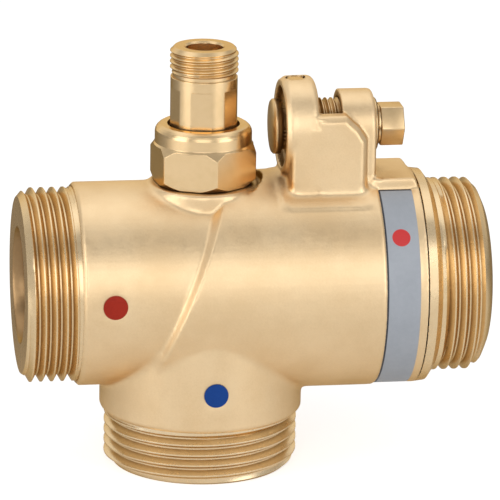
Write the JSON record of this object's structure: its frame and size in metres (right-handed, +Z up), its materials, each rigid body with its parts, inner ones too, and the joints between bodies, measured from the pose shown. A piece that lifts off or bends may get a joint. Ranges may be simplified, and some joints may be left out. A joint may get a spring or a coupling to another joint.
{
  "type": "mixing valve",
  "caption": "Brass three-way tempering valve with male pipe threads: hot inlet, cold inlet below, mixed outlet, adjusting neck and clevis screw on top.",
  "frame": {"origin": "centre of the cold port's mouth, at the foot of the valve", "axes": "+X along the run towards the mixed outlet, +Z up the branch towards the spindle neck, -Y the side with the colour markers"},
  "size_m": [0.1005, 0.0474, 0.0923],
  "materials": {
    "cast_brass": "sand-blasted satin",
    "turned_brass": "fine turned",
    "rubber": "matte",
    "fibre": "matte",
    "inner_plastic": "moulded",
    "copper": "drawn",
    "spring_steel": "drawn",
    "red_enamel": "gloss enamel",
    "blue_enamel": "gloss enamel",
    "label_film": "satin film"
  },
  "bodies": {
    "valve": {"valve_body": "cast_brass", "outlet_tailpiece": "turned_brass", "outlet_o_ring": "rubber", "gland_nut": "turned_brass", "spindle_housing": "turned_brass", "housing_gasket": "fibre", "hot_seat_disc": "turned_brass", "hot_seat_washer": "rubber", "cold_seat_ring": "turned_brass", "shuttle_o_ring": "rubber", "return_spring": "spring_steel", "retaining_pin": "turned_brass", "hot_marker": "red_enamel", "cold_marker": "blue_enamel", "outlet_label": "label_film"},
    "spindle": {"adjusting_spindle": "turned_brass", "spindle_o_rings": "rubber"},
    "carrier": {"setting_carrier": "inner_plastic", "wax_element": "copper", "overload_spring": "spring_steel", "overload_clip": "spring_steel"},
    "shuttle_group": {"shuttle": "inner_plastic", "push_rod": "spring_steel"},
    "screw": {"clevis_screw": "turned_brass"}
  },
  "joints": [
    {"name": "adjusting_turn", "type": "hinge", "parent": "valve", "child": "spindle", "pos_m": [0, 0, 0.0802], "axis": [0, 0, 1], "range_deg": [-40, 40]},
    {"name": "carrier_slide", "type": "slide", "parent": "valve", "child": "carrier", "axis": [1, 0, 0], "range_m": [-0.0016, 0.0016]},
    {"name": "shuttle_slide", "type": "slide", "parent": "valve", "child": "shuttle_group", "axis": [1, 0, 0], "range_m": [-0.00145, 0.00145], "stiffness_N_per_m": 2000, "deforming": ["return_spring"]},
    {"name": "screw_turn", "type": "hinge", "parent": "valve", "child": "screw", "pos_m": [0.0265, 0, 0.0742], "axis": [1, 0, 0], "continuous": true}
  ],
  "couplings": [
    {"joint": "adjusting_turn", "follows": "carrier_slide", "rad_per_m": -434.4}
  ]
}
________________
GIVEN PROBLEM: Take the listing above and set it down exactly.

COMPLETE RESPONSE:
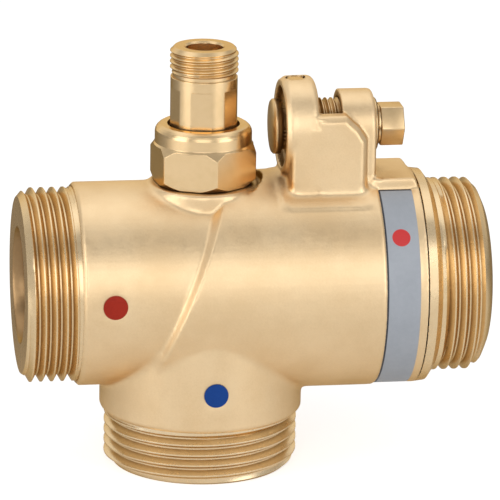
Write the JSON record of this object's structure: its frame and size in metres (right-handed, +Z up), its materials, each rigid body with its parts, inner ones too, and the joints between bodies, measured from the pose shown. A piece that lifts off or bends may get a joint. Ranges may be simplified, and some joints may be left out. A joint may get a spring or a coupling to another joint.
{
  "type": "mixing valve",
  "caption": "Brass three-way tempering valve with male pipe threads: hot inlet, cold inlet below, mixed outlet, adjusting neck and clevis screw on top.",
  "frame": {"origin": "centre of the cold port's mouth, at the foot of the valve", "axes": "+X along the run towards the mixed outlet, +Z up the branch towards the spindle neck, -Y the side with the colour markers"},
  "size_m": [0.1005, 0.0474, 0.0923],
  "materials": {
    "cast_brass": "sand-blasted satin",
    "turned_brass": "fine turned",
    "rubber": "matte",
    "fibre": "matte",
    "inner_plastic": "moulded",
    "copper": "drawn",
    "spring_steel": "drawn",
    "red_enamel": "gloss enamel",
    "blue_enamel": "gloss enamel",
    "label_film": "satin film"
  },
  "bodies": {
    "valve": {"valve_body": "cast_brass", "outlet_tailpiece": "turned_brass", "outlet_o_ring": "rubber", "gland_nut": "turned_brass", "spindle_housing": "turned_brass", "housing_gasket": "fibre", "hot_seat_disc": "turned_brass", "hot_seat_washer": "rubber", "cold_seat_ring": "turned_brass", "shuttle_o_ring": "rubber", "return_spring": "spring_steel", "retaining_pin": "turned_brass", "hot_marker": "red_enamel", "cold_marker": "blue_enamel", "outlet_label": "label_film"},
    "spindle": {"adjusting_spindle": "turned_brass", "spindle_o_rings": "rubber"},
    "carrier": {"setting_carrier": "inner_plastic", "wax_element": "copper", "overload_spring": "spring_steel", "overload_clip": "spring_steel"},
    "shuttle_group": {"shuttle": "inner_plastic", "push_rod": "spring_steel"},
    "screw": {"clevis_screw": "turned_brass"}
  },
  "joints": [
    {"name": "adjusting_turn", "type": "hinge", "parent": "valve", "child": "spindle", "pos_m": [0, 0, 0.0802], "axis": [0, 0, 1], "range_deg": [-40, 40]},
    {"name": "carrier_slide", "type": "slide", "parent": "valve", "child": "carrier", "axis": [1, 0, 0], "range_m": [-0.0016, 0.0016]},
    {"name": "shuttle_slide", "type": "slide", "parent": "valve", "child": "shuttle_group", "axis": [1, 0, 0], "range_m": [-0.00145, 0.00145], "stiffness_N_per_m": 2000, "deforming": ["return_spring"]},
    {"name": "screw_turn", "type": "hinge", "parent": "valve", "child": "screw", "pos_m": [0.0265, 0, 0.0742], "axis": [1, 0, 0], "continuous": true}
  ],
  "couplings": [
    {"joint": "adjusting_turn", "follows": "carrier_slide", "rad_per_m": -434.4}
  ]
}